The Union government’s decision to restrict access to Telegram ahead of the re-conduct of the National Eligibility-cum-Entrance Test (NEET) reflects a troubling tendency in public administration: when institutions fail, the response is often to target the symptoms rather than address the causes.
The National Testing Agency (NTA) was created to professionalize the conduct of high-stakes examinations in India. Instead, it has repeatedly found itself at the centre of controversies involving question paper leaks, technical glitches, logistical failures and confusion that directly affect millions of students. Whether it is NEET or the Common University Entrance Test (CUET), the pattern has become distressingly familiar. Students prepare for years, families make enormous sacrifices, and yet the examination authority entrusted with safeguarding the integrity of the process repeatedly falls short of its responsibilities.

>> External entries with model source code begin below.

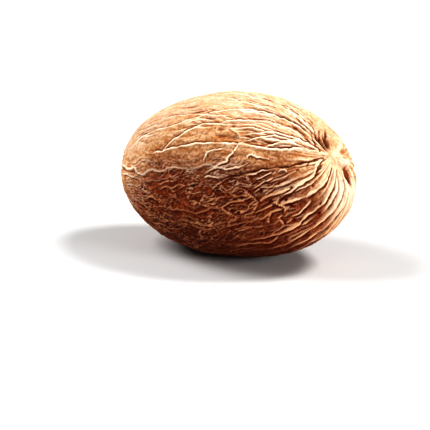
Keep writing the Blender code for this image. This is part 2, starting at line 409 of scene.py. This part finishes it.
def fold_side(folds, sway, seed):
    """How far each point lies from the nearest of the folds round the scar's axis, in mm, with its side.

    The folds are the whole steps of a value that climbs once round the axis. Where the sway is stronger
    than the climb, they double back and close into islands. The width of a fold comes second, and how
    strong it is comes third.
    """
    girth_mm = 58
    faintest = 0.45
    # Share of the sway, and the cells of its noise round the axis and to a radian away from it
    swings = ((1.0, 11, 2.6), (0.45, 29, 6), (0.12, 83, 17))

    def climb(polar, turn):
        value = folds * swept(polar, turn) / (2 * math.pi)
        for more, (share, around, along) in enumerate(swings, start=1):
            value = value + share * sway * crease_noise(polar, turn, around, along, seed + more)
        return value

    here = climb(polar, turn)
    slope_round, slope_away = slopes(climb, here)
    # Kept above a quarter of its mean, so that no fold grows wide where the value hardly climbs
    slope = np.hypot(slope_round, slope_away) + 0.25 * folds / girth_mm
    number = np.round(here)
    strength = np.random.default_rng(seed).uniform(faintest, 1, 400)[number.astype(int) % folds]
    strength = strength * np.clip(0.85 + 0.9 * skin_noise(folds // 3, 2.5, seed + 4), 0.2, 1)
    strength = strength * (1 - 0.6 * behind * (slope_away / slope) ** 2)
    return (here - number) / slope, 1 / slope, strength


def net_side(cells_round, cells_away, seed):
    """How far each point lies from the nearest wall of a net of long cells, in mm, and its strength."""

    def reach(polar, turn):
        bent = turn + 0.10 * crease_noise(polar, turn, 31, 7, seed + 1)
        drum = cells_round / (2 * math.pi)
        away = polar * cells_away + 0.5 * crease_noise(polar, turn, 37, 9, seed + 2)
        spots = np.column_stack((drum * np.cos(bent), drum * np.sin(bent), away))
        near = np.array([noise.voronoi(p)[0][:2] for p in spots.tolist()])
        return near[:, 1] - near[:, 0]

    here = reach(polar, turn)
    slope_round, slope_away = slopes(reach, here)
    strength = np.clip(0.85 + 0.9 * skin_noise(19, 5, seed + 3), 0.3, 1)
    return here / (np.hypot(slope_round, slope_away) + 0.05), strength


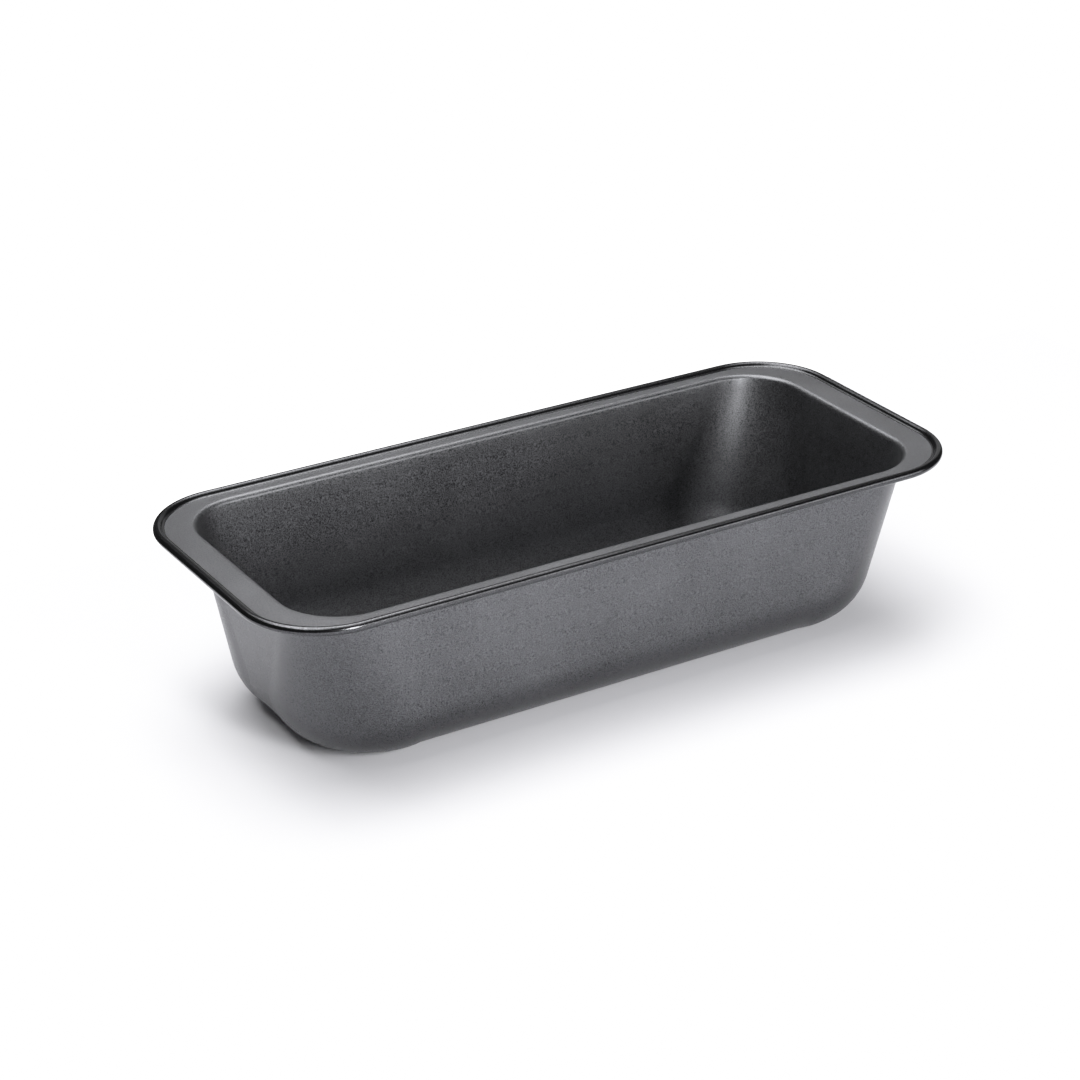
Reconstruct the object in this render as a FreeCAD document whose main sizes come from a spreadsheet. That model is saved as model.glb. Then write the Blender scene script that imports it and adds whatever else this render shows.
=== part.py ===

The latest attempt to curb alleged malpractice by restricting Telegram is a case of treating the messenger as the problem. If examination papers are leaking, the primary question should not be which platform they appear on, but how they escaped a supposedly secure system in the first place. Information can travel through any number of digital channels. Blocking one platform may create the appearance of decisive action, but it does little to address the underlying weaknesses that allow confidential material to be compromised.
The NEET paper leak, the subsequent cancellation, and the uncertainty that followed were not acts of fate. They were the consequence of an examination system that failed to anticipate risks and failed to deploy adequate safeguards despite knowing that more than two million students would participate. The bureaucratic lethargy that contributed to that crisis appears to be resurfacing in a different form: finding the easiest administrative shortcut instead of undertaking the harder task of institutional reform.
It is worth remembering that the NTA is not the only body that conducts competitive examinations in India. Nor is NEET the only examination taken by lakhs of candidates. The Joint Entrance Examination (JEE), which serves as the gateway to India’s premier engineering institutions, provides a useful contrast. Over the years, the JEE ecosystem has continuously adopted technological improvements, strengthened security protocols, refined digital processes and learned from experience. No system is perfect, but the commitment to improvement has ensured that large-scale failures remain rare.
The question, therefore, is why the NTA has struggled to demonstrate the same willingness to innovate. Around the world, examination authorities increasingly rely on sophisticated encryption systems, secure digital transmission protocols, real-time monitoring tools, advanced analytics, audit trails and professional risk-management frameworks. These technologies are neither experimental nor inaccessible. They are widely available and routinely deployed in sectors where security and reliability are essential.
What is lacking is not technology but institutional imagination. The NTA continues to behave less like a professional testing agency and more like a conventional bureaucracy. Bureaucracies excel at issuing circulars, imposing restrictions and reacting to crises after they occur. Professional organisations, by contrast, invest in prevention, anticipate vulnerabilities and continuously upgrade their systems.
The consequences of this failure are borne not by officials but by students. Every examination controversy generates anxiety, uncertainty and loss of trust. Candidates who have spent years preparing for a single opportunity are forced to endure repeated disruptions through no fault of their own. Each leak, cancellation or administrative error weakens confidence in the fairness of the system.
The government’s responsibility is to ensure that examinations are conducted with unquestionable integrity. That objective is both legitimate and necessary. But integrity cannot be secured through symbolic restrictions on services that millions of citizens use for perfectly lawful purposes. If Telegram is misused by criminals, those criminals should be identified and prosecuted. The answer is not to inconvenience an entire population because an examination authority has failed to secure its own processes.
India does not need more bans. It needs a testing agency capable of matching the scale and importance of the examinations it conducts. The NTA must evolve into a genuinely professional institution that embraces the best technologies, adopts global best practices and learns from successful examination systems both within India and abroad.
Until that transformation occurs, attempts to blame platforms will appear less like solutions and more like distractions from the real problem: an examination authority that has repeatedly failed the very students it was created to serve.